A Practical Wedding was a huge influence on my early wedding planning. I also used the Real Simple guide (calming) and looked at Here Comes the Guide for venues (though ultimately found mine on a wedding photographer's blog).

Also LA specific - but I read a few budget specific blogs:

http://budgetweddinginla.blogspot.com/ (he's hilarious and provides a spreadsheet of what venues actually cost - unlike Here Comes the Guide which refuses to provide pricing for some obscure and annoying wedding industry reason)

http://tenthousandonly.blogspot.com/ (she had a wedding for $10K in Los Angeles - pretty impossible)
posted by rainydayfilms at 11:15 AM on October 10, 2011


It's not recent (1995), but I think fairly highly of How to Have the Wedding You Want (Not the One Everybody Else Wants You to Have) by Danielle Claro.
posted by Lexica at 12:07 PM on October 10, 2011


I just got married last December.
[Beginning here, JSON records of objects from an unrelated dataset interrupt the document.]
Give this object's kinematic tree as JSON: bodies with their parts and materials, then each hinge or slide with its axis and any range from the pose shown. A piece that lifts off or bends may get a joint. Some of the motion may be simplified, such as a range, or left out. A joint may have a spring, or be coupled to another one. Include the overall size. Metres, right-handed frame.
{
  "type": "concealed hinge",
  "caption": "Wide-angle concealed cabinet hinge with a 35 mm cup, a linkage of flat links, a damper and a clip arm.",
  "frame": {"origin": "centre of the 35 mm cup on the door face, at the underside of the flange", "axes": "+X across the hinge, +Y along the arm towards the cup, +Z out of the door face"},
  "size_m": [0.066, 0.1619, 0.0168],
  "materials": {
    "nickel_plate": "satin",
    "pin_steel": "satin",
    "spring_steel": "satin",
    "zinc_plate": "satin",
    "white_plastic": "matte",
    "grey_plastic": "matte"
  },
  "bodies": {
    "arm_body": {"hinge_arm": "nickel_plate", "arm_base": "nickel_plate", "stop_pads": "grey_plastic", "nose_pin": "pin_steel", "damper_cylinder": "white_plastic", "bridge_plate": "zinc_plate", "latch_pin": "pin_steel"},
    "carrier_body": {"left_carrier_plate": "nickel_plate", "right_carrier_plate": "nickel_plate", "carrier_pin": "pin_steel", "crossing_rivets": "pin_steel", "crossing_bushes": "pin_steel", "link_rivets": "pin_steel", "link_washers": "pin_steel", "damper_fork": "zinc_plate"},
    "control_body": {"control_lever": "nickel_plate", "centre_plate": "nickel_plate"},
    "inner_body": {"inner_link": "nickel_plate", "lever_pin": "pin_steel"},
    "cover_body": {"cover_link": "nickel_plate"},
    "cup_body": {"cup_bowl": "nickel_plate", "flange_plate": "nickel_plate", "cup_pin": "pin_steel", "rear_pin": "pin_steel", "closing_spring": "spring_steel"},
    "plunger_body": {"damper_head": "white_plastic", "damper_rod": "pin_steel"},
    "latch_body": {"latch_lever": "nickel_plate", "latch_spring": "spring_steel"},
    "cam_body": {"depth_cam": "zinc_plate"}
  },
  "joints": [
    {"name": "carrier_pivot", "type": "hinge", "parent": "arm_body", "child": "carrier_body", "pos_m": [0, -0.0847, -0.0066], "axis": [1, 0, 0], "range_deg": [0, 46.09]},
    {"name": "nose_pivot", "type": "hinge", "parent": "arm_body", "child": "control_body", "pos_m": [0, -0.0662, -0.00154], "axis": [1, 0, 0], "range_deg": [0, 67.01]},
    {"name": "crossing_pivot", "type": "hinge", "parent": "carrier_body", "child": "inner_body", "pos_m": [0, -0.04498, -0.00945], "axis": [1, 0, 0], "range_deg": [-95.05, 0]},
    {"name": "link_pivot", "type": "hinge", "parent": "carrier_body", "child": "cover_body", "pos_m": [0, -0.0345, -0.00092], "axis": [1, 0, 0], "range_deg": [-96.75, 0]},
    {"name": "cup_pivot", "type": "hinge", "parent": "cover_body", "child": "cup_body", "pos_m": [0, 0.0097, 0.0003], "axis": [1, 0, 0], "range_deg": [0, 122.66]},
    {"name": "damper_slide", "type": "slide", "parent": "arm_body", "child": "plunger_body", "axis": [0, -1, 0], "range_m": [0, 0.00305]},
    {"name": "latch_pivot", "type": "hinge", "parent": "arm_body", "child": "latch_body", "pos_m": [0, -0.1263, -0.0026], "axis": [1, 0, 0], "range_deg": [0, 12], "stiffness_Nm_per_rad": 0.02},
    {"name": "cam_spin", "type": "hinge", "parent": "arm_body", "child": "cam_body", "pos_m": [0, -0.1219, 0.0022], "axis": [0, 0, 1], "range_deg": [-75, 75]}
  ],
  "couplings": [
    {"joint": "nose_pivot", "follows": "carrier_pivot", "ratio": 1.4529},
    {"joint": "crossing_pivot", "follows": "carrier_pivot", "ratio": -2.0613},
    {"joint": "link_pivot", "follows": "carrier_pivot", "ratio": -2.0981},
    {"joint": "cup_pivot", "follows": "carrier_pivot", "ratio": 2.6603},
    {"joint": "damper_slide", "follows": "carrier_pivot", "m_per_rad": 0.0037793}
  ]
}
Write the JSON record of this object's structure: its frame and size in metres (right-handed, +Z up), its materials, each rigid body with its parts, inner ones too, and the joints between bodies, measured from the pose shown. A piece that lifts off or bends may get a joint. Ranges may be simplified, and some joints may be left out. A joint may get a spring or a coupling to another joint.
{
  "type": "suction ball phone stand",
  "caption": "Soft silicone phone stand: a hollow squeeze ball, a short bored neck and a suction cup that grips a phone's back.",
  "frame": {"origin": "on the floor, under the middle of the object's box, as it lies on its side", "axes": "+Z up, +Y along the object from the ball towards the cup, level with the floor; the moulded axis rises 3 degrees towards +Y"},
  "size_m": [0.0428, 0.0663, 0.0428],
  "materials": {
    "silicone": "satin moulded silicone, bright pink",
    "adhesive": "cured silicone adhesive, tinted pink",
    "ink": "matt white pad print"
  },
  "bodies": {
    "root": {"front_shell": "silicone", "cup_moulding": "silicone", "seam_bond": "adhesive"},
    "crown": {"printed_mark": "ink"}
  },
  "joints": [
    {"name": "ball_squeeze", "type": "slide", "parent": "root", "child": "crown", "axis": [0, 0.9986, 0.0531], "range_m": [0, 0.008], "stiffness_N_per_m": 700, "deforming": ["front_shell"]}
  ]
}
In addition to the sites above, I also gleaned really good ideas from Intimate Weddings. Even if you want a wedding that's not small or that intimate, there are still good tips to be had there.

Have fun, and congrats!
posted by ImproviseOrDie at 4:10 PM on October 10, 2011


Nthing A Practical Wedding, Offbeat Bride, Indiebride, How to have the wedding you want, Intimate Weddings, and WeddingWire. I also loved A More Perfect Union, One Perfect Day, The Conscious Bride and Altared to be FANTASTIC for reality checks.
posted by peanut_mcgillicuty at 4:50 PM on October 10, 2011


I really enjoyed this book -- though I read it after I got married: I Do But I Don't: Walking Down the Aisle Without Losing Your Mind. (I linked to the hardcover because it has the most reviews, but there is also a paperback + Kindle edition.)
posted by BlahLaLa at 5:03 PM on October 10, 2011


Nthing A Practical Wedding. Also East Side Bride.
posted by meevo at 7:30 AM on November 3, 2011


Also, APW's blog roll is very helpful.